Jump to Main Content
Black Sea rivers capture significant change in catchment-wide mean annual temperature and soil pH during the Miocene-to-Pliocene transition
- Vasiliev, Iuliana, Reichart, Gert-Jan, Krijgsman, Wout, Mulch, Andreas
- Global and planetary change 2019 v.172 pp. 428-439
- Miocene epoch, Pliocene epoch, air temperature, alkaline soils, basins, biomarkers, climatic factors, cold, cooling, hinterland, hydrogen, rivers, sea level, soil pH, Black Sea
- The Neogene sedimentary successions of the Black Sea basin are ideal to study ancient paleoclimatic and hydrological changes in the Eurasian continental interior. Previous investigations revealed several phases of strongly enhanced evaporitic and dry conditions in the late Miocene. Here, we present the first reconstructed mean annual air temperature (MAAT) and soil pH data, combined with compound specific hydrogen isotopic (δD) records for the late Miocene to early Pliocene Black Sea basin, based on the analyses of biomarkers.
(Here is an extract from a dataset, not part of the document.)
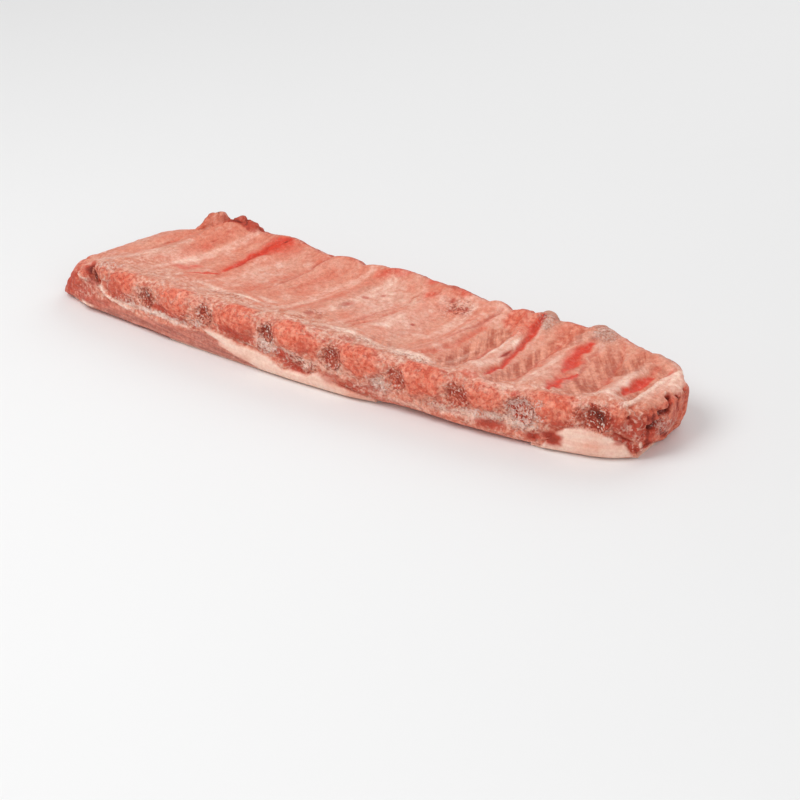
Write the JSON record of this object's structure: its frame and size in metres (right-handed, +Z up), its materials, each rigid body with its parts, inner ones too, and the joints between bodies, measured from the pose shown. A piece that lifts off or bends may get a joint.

Our MAAT, pH and δD data indicate that in the latest Tortonian (~8–7 Ma) mean annual air temperatures were approximately 5° higher than today, and that dry and warm climatic conditions prevailed. The early Messinian (7–6 Ma) is marked by a gradual change towards more humid, but still warm, conditions. The MAAT record shows a sharp decrease from 16 to 8 °C during the late Messinian (6.2–5.8 Ma) coinciding with a change towards extremely dry conditions. This cold and dry interval correlates to the time span marked by the late Miocene cooling of the northern hemisphere, and may also reflect a sea level change, restricting the Azov/Taman basin from the Black Sea. The calculated soil pH values in the range 7.1 to 7.7 are indicative for alkaline soils, such of those in the northern Eurasian hinterland, indicating a dominant northern Black Sea riverine source for the soil biomarkers. Finally, the Pliocene is marked by warmer conditions and lower soil pH, indicating a revival of the climatic conditions that characterized the Black Sea area during the late Messinian.